У меня был удобный кабинет и гигантский мощный радиоприемник, по которому я слушал все немецкие радиопередачи, что помогало мне в работе над докладами. Каждую неделю шесть-семь машинописных листов с анализом текущих событий оказывались на столе у президента. Непрерывным потоком прибывали посетители из вооруженных сил и Государственного департамента, желавшие услышать мои объяснения внутренней напряженности нацистского режима. Единственной ложкой дегтя был доктор Филд, с которым, боюсь, я не очень ладил. Он приезжал, как правило, дважды в неделю и, вовсе не относясь к тем, кто всегда полагает, что есть те, кто лучше знает, ощущал неуместное удовольствие в том, что досаждал мне мелкими неприятностями. Особо он обращал внимание на продолжающееся присутствие Эгона, и я слышал, что лорд Галифакс даже поделился с президентом своими сомнениями в надежности моего охранника. Как мне рассказали, президент возразил: «Да, он может быть сыном Ганфштенгля, но он также и мой сержант!» Президент был достаточно любезен, приказав, чтобы на вилле установили «Стейнвей-Гранд». Филду понадобились девять месяцев, чтобы договориться о настройщике, но оказалось, что к тому времени несчастный упомянутый джентльмен уже настраивал в раю арфы ангелам.

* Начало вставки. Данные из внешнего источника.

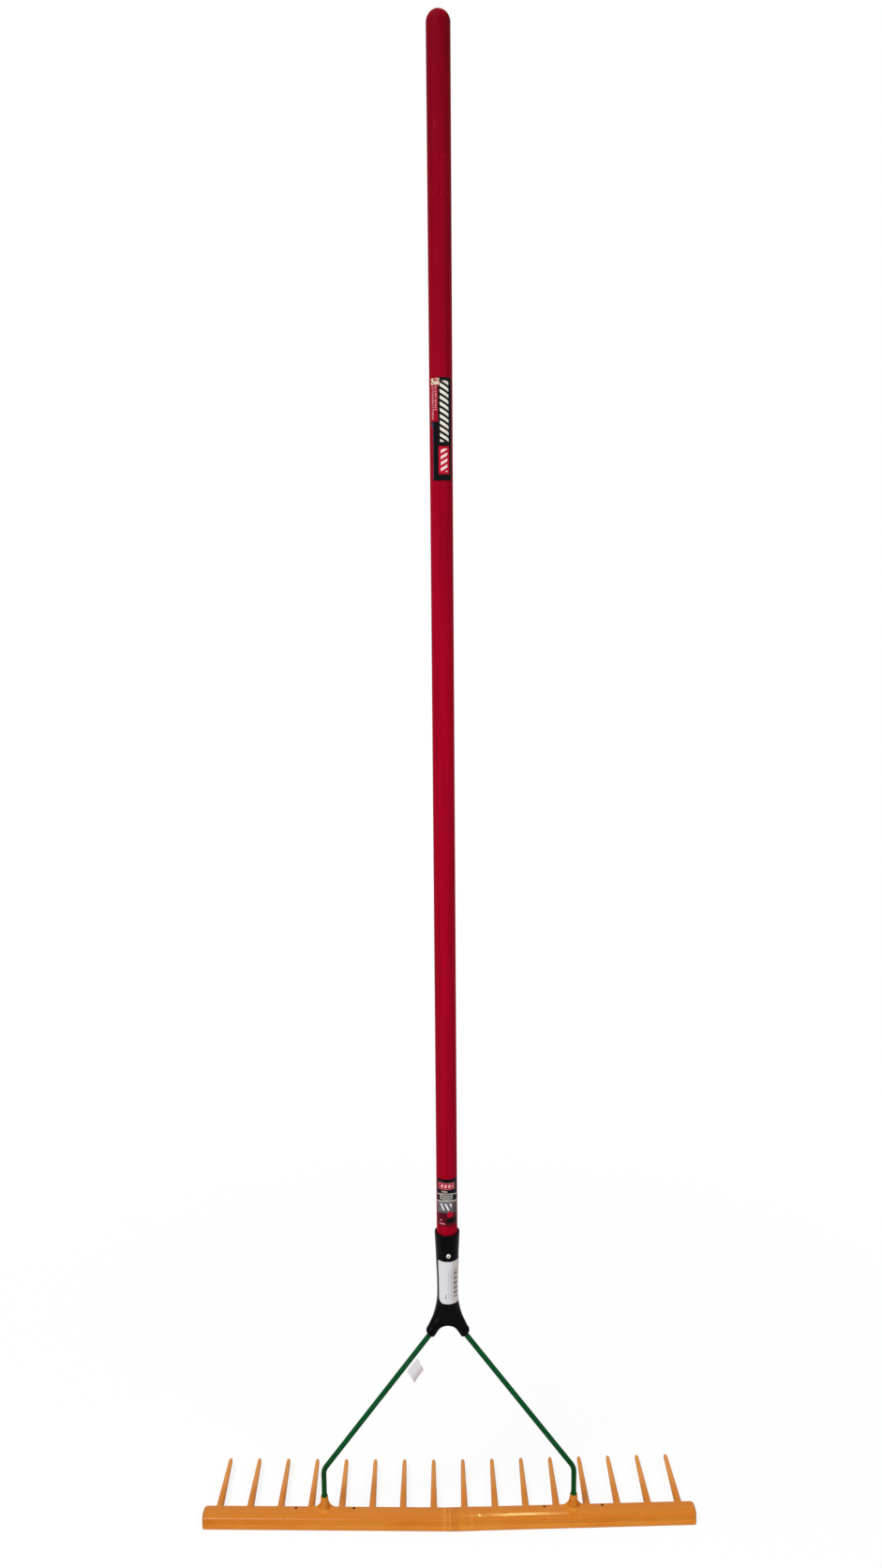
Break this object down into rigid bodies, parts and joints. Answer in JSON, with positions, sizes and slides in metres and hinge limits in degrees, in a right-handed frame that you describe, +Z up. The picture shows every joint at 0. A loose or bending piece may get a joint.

Мои доклады охватывали широкий диапазон. Я мог рассказать целиком о прошлом нацистской иерархии и интимных деталях биографии ее членов. Читая между строк речи Гитлера или Геббельса, я мог сделать вывод, на критике чего в данный момент может сосредоточиться пропаганда союзников. Мои личные знания внутренних проблем гитлеровского рейха позволяли мне противостоять целому ряду дичайших предположений союзников. Например, в феврале 1943 года, когда какое-то время перестали появляться публичные сообщения о деятельности Гитлера, тот факт, что на 23-й годовщине нацистской партии обращение к старой гвардии зачитал Герман Эссер, породил широко распространенные слухи о том, что Гитлер ликвидирован. Я отметил, что он, должно быть, все еще жив, насколько я знаю, его смерть стала бы сигналом к революции в Германии под водительством рейхсвера, но никаких признаков этого не наблюдалось. В мае того же года я, должно быть, стал первым, кто понял, что в германских заявлениях была истина в том, что резня польских офицеров в Катыньском лесу была совершена русскими, но, естественно, в то время такое предупреждение не приветствовалось.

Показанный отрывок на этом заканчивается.